I teach second grade, and here are suggestions I give my students and their parents for Spelling and Bible Memory. If you are using a "traditional" curriculium, like I am, you have to find new ways to practice. You may already use these or they may be too corny for your big kids, but maybe you can adapt something.
  • Say spell say the words into a tape recorder and then listen to yourself. Could also video tape and watch.
  • Call a grandparent and say spell say some words for them.
  • Say spell say words into a mirror.
  • Write your words in a shallow pan of salt or cornmeal.
  • Write your words and then trace over using different colors
  • Write your words on top of a piece of sandpaper.
  • Do air punches, push-ups, toe touches ect. for each letter as you spell the word.
  • Write them on a dry erase board.
  • Sing 5 letter words to the tune of "Bingo". (I have heard of other tunes for different numbers, but I can't think of them right now.)
  • Tree spelling
  • Give each letter a value and have the children add up how much each word is worth.
  • Telephone numbers for each word.
Ask them to come up with some creative ways to practice.
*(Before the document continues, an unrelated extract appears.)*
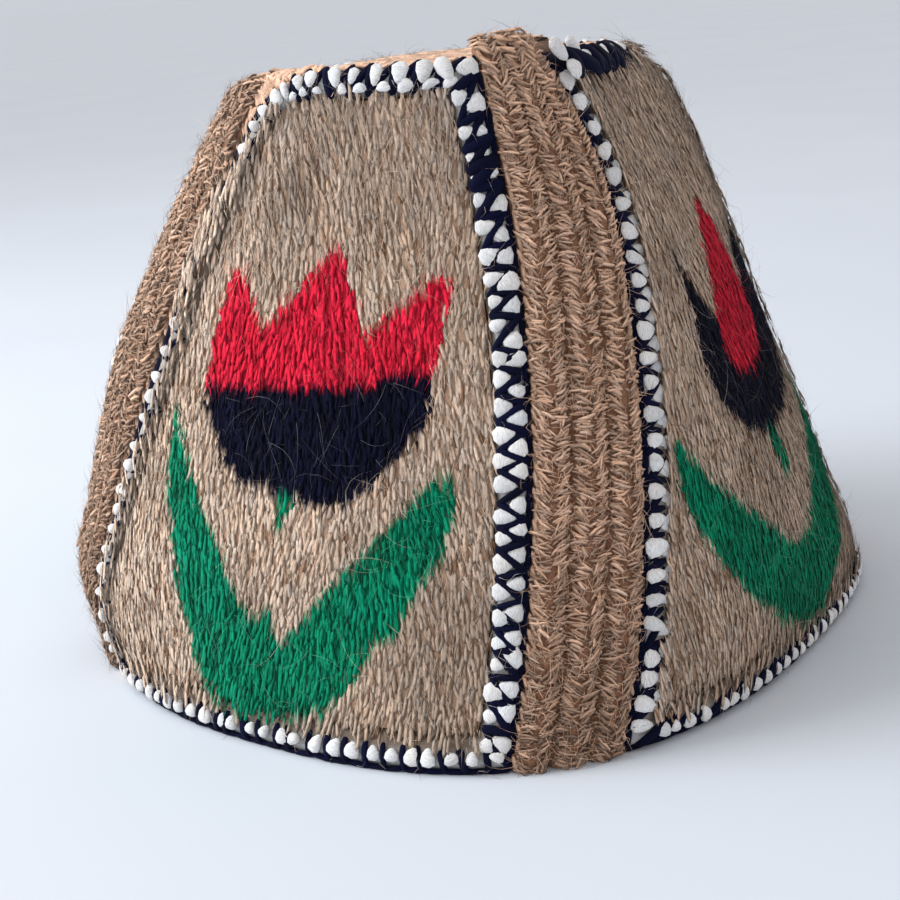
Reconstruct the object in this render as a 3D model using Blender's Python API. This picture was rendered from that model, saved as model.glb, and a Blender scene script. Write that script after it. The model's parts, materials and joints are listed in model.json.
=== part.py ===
"""A hand-worked wool hat of four wide panels, each framed by a whipped edging, joined by four ribbed bands.

Every piece is drawn flat, as a pattern of shares across and up, and then wrapped on the hat's form.
Metres, +Z up, with the origin under the middle of the hat, on the surface it stands on.
"""
from collections import namedtuple
from functools import lru_cache
import math

import bmesh
import bpy
import numpy as np

# Driving dimensions
HAT_HEIGHT = 0.143
HALF_WIDTH = 0.096
HALF_DEPTH = 0.092
BAND_WIDTH = 0.0247
EDGING_WIDTH = 0.0080
PANEL_WALL = 0.0040
EDGING_WALL = 0.0055
BAND_WALL = 0.0045
CROWN_WALL = 0.0040
EDGING_RISE = 0.0010
RIB_RISE = 0.0014
CROWN_DOME = 0.0025
JOIN_GAP = 0.0003

# The form's turn from rim to top, and the directions of its corners, in degrees from the front or the
# back, where the corner left of the front panel has its own and swings further out at its foot
TOP_TURN = 13.0
CORNER_AT_RIM = 43.6
CORNER_AT_TOP = 48.7
LEFT_CORNER_AT_RIM = 40.4
LEFT_CORNER_AT_TOP = 43.8
LEFT_CORNER_FOOT = 5.0
FOOT_REACH = 0.08

# The bands' ribs
RIBS = 3
STEPS_PER_RIB = 4

# How finely the pieces are divided, with the same rows up every piece of the wall, and closer rows
# where the rim curls in
PANEL_STEPS_ACROSS = 12
EDGING_STEPS_ACROSS = 10
EDGING_SIDES = 8
STEPS_UP = 16
RIM_CLOSENESS = 1.3
CROWN_STEPS = 12
OUTLINE_STEPS = 360

# The form, section by section: height as a share of HAT_HEIGHT, reach to the left and right as shares
# of HALF_WIDTH, reach to the front and back as shares of HALF_DEPTH, and how square the section is,
# where 2 is an ellipse
Section = namedtuple("Section", "height left right front back squareness")
SECTIONS = (
    Section(0.00, 0.86, 1.00, 1.02, 1.12, 2.5),
    Section(0.10, 1.04, 1.00, 0.96, 0.98, 2.6),
    Section(0.30, 0.98, 0.93, 0.88, 0.85, 2.7),
    Section(0.50, 0.82, 0.83, 0.79, 0.75, 2.8),
    Section(0.75, 0.64, 0.68, 0.67, 0.66, 2.9),
    Section(1.00, 0.37, 0.51, 0.62, 0.66, 3.0),
)

# Soft swells and dents of the hand-made form: direction and height share of the middle, reach in degrees
# and height shares, and how far the form is pushed out there, in metres
Swell = namedtuple("Swell", "direction height reach reach_up push")
SWELLS = (
    Swell(-51.0, 0.00, 13.0, 0.05, 0.0053),
    Swell(-58.0, 0.10, 24.0, 0.09, -0.0028),
    Swell(-58.0, 0.27, 26.0, 0.13, -0.0023),
    Swell(-60.0, 0.55, 26.0, 0.12, 0.0027),
    Swell(128.0, 0.28, 26.0, 0.16, 0.0015),
    Swell(128.0, 0.10, 24.0, 0.08, 0.0028),
)

# Colour and roughness of each finish
Finish = namedtuple("Finish", "name colour roughness")
PANEL_WOOL = Finish("panel wool", (0.38, 0.24, 0.15), 0.95)
BAND_WOOL = Finish("band wool", (0.30, 0.17, 0.09), 0.95)
EDGING_YARN = Finish("edging yarn", (0.03, 0.04, 0.08), 0.90)

# The pieces run round the hat from the front panel towards +X
SIDES = 4


def row_value(column, height):
    """The value of a column at a height share, on a smooth curve through every row of the table."""
    heights = np.array([row.height for row in SECTIONS])
    values = np.array([getattr(row, column) for row in SECTIONS])
    slopes = np.gradient(values, heights)
    low = int(np.clip(np.searchsorted(heights, height) - 1, 0, len(heights) - 2))
    span = heights[low + 1] - heights[low]
    t = (height - heights[low]) / span
    start = (1 + 2 * t) * (1 - t) ** 2 * values[low] + t * (1 - t) ** 2 * span * slopes[low]
    end = t * t * (3 - 2 * t) * values[low + 1] + t * t * (t - 1) * span * slopes[low + 1]
    return start + end


def outward(points):
    """The outward normals of a closed outline whose last point is its first again."""
    ahead = np.roll(points[:-1], -1, axis=0) - np.roll(points[:-1], 1, axis=0)
    ahead /= np.linalg.norm(ahead, axis=1)[:, None]
    normals = np.stack([ahead[:, 1], -ahead[:, 0]], axis=1)
    return np.vstack([normals, normals[:1]])


def swell_at(turn, height):
    """How far the swells push the form out, at directions and a height share."""
    push = np.zeros(len(turn))
    for swell in SWELLS:
        aside = (np.degrees(turn) - swell.direction + 180) % 360 - 180
        above = (height - swell.height) / swell.reach_up
        push += swell.push * np.exp(-((aside / swell.reach) ** 2) - above**2)
    return push


@lru_cache(maxsize=None)
def section_at(height):
    """The outer outline at a height share: points, outward normals and running length, from the back
    round by the left, front and right."""
    turn = np.linspace(-math.pi, math.pi, OUTLINE_STEPS + 1)
    power = row_value("squareness", height)
    left, right = (row_value(side, height) * HALF_WIDTH for side in ("left", "right"))
    front, back = (row_value(side, height) * HALF_DEPTH for side in ("front", "back"))
    reach = (np.abs(np.sin(turn)) ** power + np.abs(np.cos(turn)) ** power) ** (-1 / power)
    x = (left + right) / 2 * reach * np.sin(turn)
    y = -(front + back) / 2 * reach * np.cos(turn)
    twist = math.radians(TOP_TURN) * height
    points = np.stack(
        [
            x * math.cos(twist) - y * math.sin(twist) + (right - left) / 2,
            x * math.sin(twist) + y * math.cos(twist) + (back - front) / 2,
        ],
        axis=1,
    )
    points = points + outward(points) * swell_at(turn, height)[:, None]
    normals = outward(points)
    steps = np.linalg.norm(np.diff(points, axis=0), axis=1)
    length = np.concatenate([[0.0], np.cumsum(steps)])
    return turn, points, normals, length


def corner_length(corner, height):
    """How far along the outline a corner lies. Corner 0 is left of the front panel, corner 1 right of
    it, and each whole turn adds the outline's whole length."""
    turn, _, _, length = section_at(height)
    swing = math.radians(CORNER_AT_RIM + (CORNER_AT_TOP - CORNER_AT_RIM) * height)
    foot = LEFT_CORNER_FOOT * math.exp(-((height / FOOT_REACH) ** 2))
    left_swing = math.radians(LEFT_CORNER_AT_RIM + (LEFT_CORNER_AT_TOP - LEFT_CORNER_AT_RIM) * height + foot)
    directions = (-left_swing, swing, math.pi - swing, math.pi + swing)
    laps, place = divmod(corner, SIDES)
    direction = directions[place] + laps * 2 * math.pi
    rounds, rest = divmod(direction + math.pi, 2 * math.pi)
    return rounds * length[-1] + float(np.interp(rest - math.pi, turn, length))


def hat_point(along, height, rise):
    """A point of the form: length along the outline, height share, and rise outward in metres."""
    _, points, normals, length = section_at(height)
    along %= length[-1]
    x, y = (float(np.interp(along, length, points[:, i])) for i in (0, 1))
    nx, ny = (float(np.interp(along, length, normals[:, i])) for i in (0, 1))
    size = math.hypot(nx, ny)
    return (x + rise * nx / size, y + rise * ny / size, height * HAT_HEIGHT)


def across(first, second, share, height, margin):
    """The length along the outline at a share, from 0 to 1, of the way between two corners, each set
    in by a margin."""
    start = corner_length(first, height) + margin
    end = corner_length(second, height) - margin
    return start + (end - start) * share


def slab(columns, rows):
    """A flat pattern of shares 0 to 1 across and up, with an outer layer at z 1 and an inner at z 0."""
    bm = bmesh.new()
    bmesh.ops.create_grid(bm, x_segments=columns, y_segments=rows, size=0.5)
    bmesh.ops.translate(bm, verts=bm.verts, vec=(0.5, 0.5, 0.0))
    outer = bmesh.ops.extrude_face_region(bm, geom=bm.faces[:], use_keep_orig=True)["geom"]
    moved = [item for item in outer if isinstance(item, bmesh.types.BMVert)]
    bmesh.ops.translate(bm, verts=moved, vec=(0.0, 0.0, 1.0))
    return bm


def wrapped(bm, place):
    """Moves every vertex of a pattern to its place on the hat."""
    for vertex in bm.verts:
        vertex.co = place(*vertex.co)
    bmesh.ops.recalc_face_normals(bm, faces=bm.faces)


def piece(name, bm, finish, collection):
    """Makes a named object with its own material from a wrapped pattern."""
    mesh = bpy.data.meshes.new(name)
    bm.to_mesh(mesh)
    bm.free()
    mesh.shade_smooth()
    mesh.set_sharp_from_angle(angle=math.radians(40))
    material = bpy.data.materials.new(name + " " + finish.name)
    material.use_nodes = True
    shader = material.node_tree.nodes["Principled BSDF"]
    shader.inputs["Base Color"].default_value = (*finish.colour, 1.0)
    shader.inputs["Roughness"].default_value = finish.roughness
    shader.inputs["Metallic"].default_value = 0.0
    mesh.materials.append(material)
    item = bpy.data.objects.new(name, mesh)
    collection.objects.link(item)
    return item


def panel(side, collection):
    """A wide knitted panel inside its edging."""
    margin = BAND_WIDTH / 2 + EDGING_WIDTH + 2 * JOIN_GAP
    low = (EDGING_WIDTH + JOIN_GAP) / HAT_HEIGHT

    def place(u, v, layer):
        height = low + (1 - 2 * low) * v**RIM_CLOSENESS
        along = across(side, side + 1, u, height, margin)
        return hat_point(along, height, (layer - 1) * PANEL_WALL)

    bm = slab(PANEL_STEPS_ACROSS, STEPS_UP)
    wrapped(bm, place)
    return piece(f"panel_{side + 1}", bm, PANEL_WOOL, collection)


def band(side, collection):
    """A ribbed band over the corner after a panel, from the rim to the top."""

    def place(u, v, layer):
        crest = abs(math.sin(math.pi * RIBS * u))
        height = v**RIM_CLOSENESS
        along = corner_length(side + 1, height) + (u - 0.5) * BAND_WIDTH
        return hat_point(along, height, layer * (BAND_WALL + RIB_RISE * crest) - BAND_WALL)

    bm = slab(RIBS * STEPS_PER_RIB, STEPS_UP)
    wrapped(bm, place)
    return piece(f"band_{side + 1}", bm, BAND_WOOL, collection)


def frame_corners():
    """The steps round a frame, as shares across and up of its four sides, from the lower left."""
    flat = [i / EDGING_STEPS_ACROSS for i in range(EDGING_STEPS_ACROSS)]
    tall = [i / STEPS_UP for i in range(STEPS_UP)]
    lower = [(u, 0.0) for u in flat]
    right = [(1.0, v) for v in tall]
    upper = [(1.0 - u, 1.0) for u in flat]
    left = [(0.0, 1.0 - v) for v in tall]
    return lower + right + upper + left


def edging(side, collection):
    """The whipped edging that frames a panel on all four sides, with mitred corners."""
    steps = frame_corners()
    flat = math.cos(math.pi / EDGING_SIDES)
    bpy.ops.mesh.primitive_torus_add(major_segments=len(steps), minor_segments=EDGING_SIDES)
    ring = bpy.context.object
    bm = bmesh.new()
    bm.from_mesh(ring.data)
    bpy.data.objects.remove(ring)
    bm.verts.ensure_lookup_table()
    for index, vertex in enumerate(bm.verts):
        u, v = steps[index // EDGING_SIDES]
        angle = 2 * math.pi * (index % EDGING_SIDES + 0.5) / EDGING_SIDES
        inset = EDGING_WIDTH * (1 - math.cos(angle) / flat) / 2
        sink = EDGING_WALL * (1 - math.sin(angle) / flat) / 2
        low = inset / HAT_HEIGHT
        height = low + (1 - 2 * low) * v**RIM_CLOSENESS
        along = across(side, side + 1, u, height, BAND_WIDTH / 2 + JOIN_GAP + inset)
        vertex.co = hat_point(along, height, EDGING_RISE - sink)
    return piece(f"edging_{side + 1}", bm, EDGING_YARN, collection)


def crown(collection):
    """The slightly domed piece that closes the top, inside the ends of the walls."""
    inset = max(EDGING_WALL - EDGING_RISE, BAND_WALL) + JOIN_GAP

    def place(u, v, layer):
        x, y = 2 * u - 1, 2 * v - 1
        disc_x, disc_y = x * math.sqrt(1 - y * y / 2), y * math.sqrt(1 - x * x / 2)
        radius = min(math.hypot(disc_x, disc_y), 1.0)
        height = 1 + (layer - 1) * CROWN_WALL / HAT_HEIGHT
        turn, _, _, length = section_at(height)
        along = float(np.interp(math.atan2(disc_x, -disc_y), turn, length))
        edge_x, edge_y, edge_z = hat_point(along, height, -inset)
        middle_x, middle_y = section_at(height)[1][:-1].mean(axis=0)
        lift = CROWN_DOME * (1 - radius * radius)
        return (
            middle_x + (edge_x - middle_x) * radius,
            middle_y + (edge_y - middle_y) * radius,
            edge_z + lift,
        )

    bm = slab(CROWN_STEPS, CROWN_STEPS)
    wrapped(bm, place)
    return piece("crown_top", bm, BAND_WOOL, collection)


def centre_over_origin(items):
    """Shifts all pieces together, so that the middle of their box lies over the origin."""
    corners = np.array([vertex.co[:] for item in items for vertex in item.data.vertices])
    middle = (corners.min(axis=0) + corners.max(axis=0)) / 2
    for item in items:
        for vertex in item.data.vertices:
            vertex.co.x -= middle[0]
            vertex.co.y -= middle[1]


def main():
    for item in list(bpy.data.objects):
        bpy.data.objects.remove(item)
    collection = bpy.data.collections.new("wool_hat")
    bpy.context.scene.collection.children.link(collection)
    items = [crown(collection)]
    for side in range(SIDES):
        items += [panel(side, collection), edging(side, collection), band(side, collection)]
    centre_over_origin(items)


main()
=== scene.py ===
"""Dresses the wool hat: brushed strands with folk tulips, whipped navy and white edging, ribbed bands."""
from collections import namedtuple
import json
import math

import bmesh
import bpy
from bpy.props import FloatProperty, FloatVectorProperty, IntProperty, PointerProperty
from mathutils import Matrix, Vector
import numpy as np


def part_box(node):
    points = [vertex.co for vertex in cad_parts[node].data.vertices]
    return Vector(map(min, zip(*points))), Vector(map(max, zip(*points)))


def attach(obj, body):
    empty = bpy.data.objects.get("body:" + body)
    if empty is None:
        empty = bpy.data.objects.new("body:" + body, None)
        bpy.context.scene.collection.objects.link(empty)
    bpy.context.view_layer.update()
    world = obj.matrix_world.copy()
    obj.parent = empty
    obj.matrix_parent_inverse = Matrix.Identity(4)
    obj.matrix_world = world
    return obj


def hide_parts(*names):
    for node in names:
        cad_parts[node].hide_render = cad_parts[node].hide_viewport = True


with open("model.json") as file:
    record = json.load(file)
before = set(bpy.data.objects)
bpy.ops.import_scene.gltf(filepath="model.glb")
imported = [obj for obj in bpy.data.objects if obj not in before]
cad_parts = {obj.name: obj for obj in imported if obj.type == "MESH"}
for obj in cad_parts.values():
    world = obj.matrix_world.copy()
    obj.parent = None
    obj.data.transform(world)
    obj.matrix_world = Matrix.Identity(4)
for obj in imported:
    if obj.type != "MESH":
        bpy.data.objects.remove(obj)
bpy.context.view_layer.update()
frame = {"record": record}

bl_info = {
    "name": "Wool hat",
    "version": (1, 0, 0),
    "blender": (4, 5, 0),
    "location": "View3D > Sidebar > Wool hat",
    "description": "Models the yarn, edging and ribs of a hand-worked wool hat around its frame",
    "category": "Object",
}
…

Honestly, I think spelling comes easier for some than others and in the end the only way to memorize is to write them over and over again. (Unless there is a genuine learning difficulty in that area, but that's another story.) I hope this helps.

Carrie in WV

Full Member
Private school here, too

I am wondering if we use the same curriculum. Our words (5th grade) are soooo hard. The kids can spell big words for a test that they would never use in their everyday writing or vocabulary, but they can't spell very, friend, etc. We use Abeka. I am trying to talk to our education committee about looking into something else. Our test scores in that area are not that great, either.